Bertha’s 9,270-ft Journey Under Seattle for SR 99

Bertha breaks through near space needle

Bertha – the world’s most famous tunnel boring machine – reached her final destination among much fanfare on April 4, breaking through into the north portal near Seattle Center and the Space Needle. The milestone marked a significant accomplishment, ending a 9,000-plus-ft journey under downtown Seattle that began in July 2013 near the Stadium District south of town.

SR 99 Tunnel Timeline

  • April 2013 – Bertha arrives in Seattle SR 99 Alignment
  • July 30, 2013 – Mining begins
  • December 2013 – Mining stopped due to issues with tunnel advancement
  • May 2014-November 2015 – Tunnel construction halted as crews construct access shaft to remove front end of TBM to perform repairs
  • December 2015 – Mining resumes
  • February 2016 – After a brief stoppage due to a sinkhole, mining resumes
  • Sept. 30, 2016 – Passes halfway point
  • April 4, 2017 – Bertha breaks through into the northern portal
  • April 21, 2017 – the last ring is installed, completing the tunnel drive
  • Early 2019 – SR 99 tunnel scheduled to open to traffic

The achievement was significant not only in that Bertha is the largest TBM used to date in North America (and the largest in the world when it was built), but it involved constructing a large-diameter tunnel under a major metropolitan area through challenging ground conditions.

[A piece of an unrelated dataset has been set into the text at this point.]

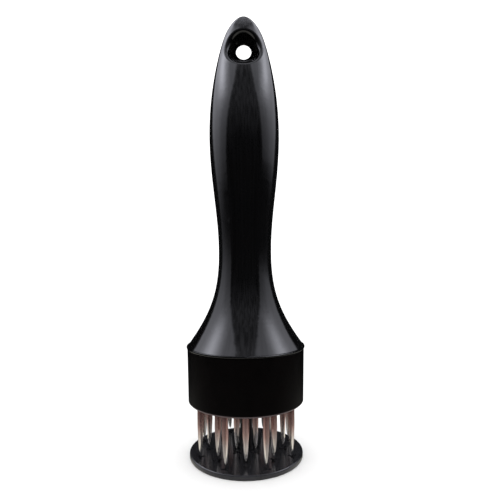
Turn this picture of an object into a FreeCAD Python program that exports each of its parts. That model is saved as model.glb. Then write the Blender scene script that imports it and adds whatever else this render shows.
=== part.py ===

Of course, Bertha’s struggles are well publicized, but completion of the project is good news for all involved in the project – including project owner (the Washington State Department of Transportation (WSDOT), contractor (Seattle Tunnel Partners (STP)) and businesses and citizens of the Seattle area. The successful completion of tunneling – the last ring was erected on April 21 – means that an end to the tunnel project is in sight, along with the removal of the SR 99 viaduct that hulks along Elliott Bay and the repair of a seawall that protects the historic business district along the waterfront and Pioneer Square. According to project officials, the highway is set to open to traffic by early 2019.

Project Background

The SR 99 tunnel project is a $1.35 billion design-build contract awarded to STP (a joint venture of Dragados and Tutor Perini) that involves construction of the tunnel and cut-and-cover connections to the existing Alaskan Way Viaduct, as well as two tunnel operations buildings. It is part of an overall $3.1 billion program to replace Seattle’s viaduct. The need for the Alaskan Way Viaduct replacement project became apparent following the Nisqually earthquake that rocked the Puget Sound area in 2001. While the viaduct survived the 6.8 magnitude quake, the structure was damaged and more at risk than ever before, leaving WSDOT officials looking for a replacement option. Following a lengthy and sometimes contested planning period, Washington lawmakers voted to build a single, large-bore tunnel to house a double-deck roadway inside the tunnel for both northbound and southbound traffic

The tunneling option allowed the viaduct to remain in service while construction of a replacement alignment occurred simultaneously. The single bore plan eliminated the time, expense and potential disruption associated with building cross passages every 600 ft along the alignment.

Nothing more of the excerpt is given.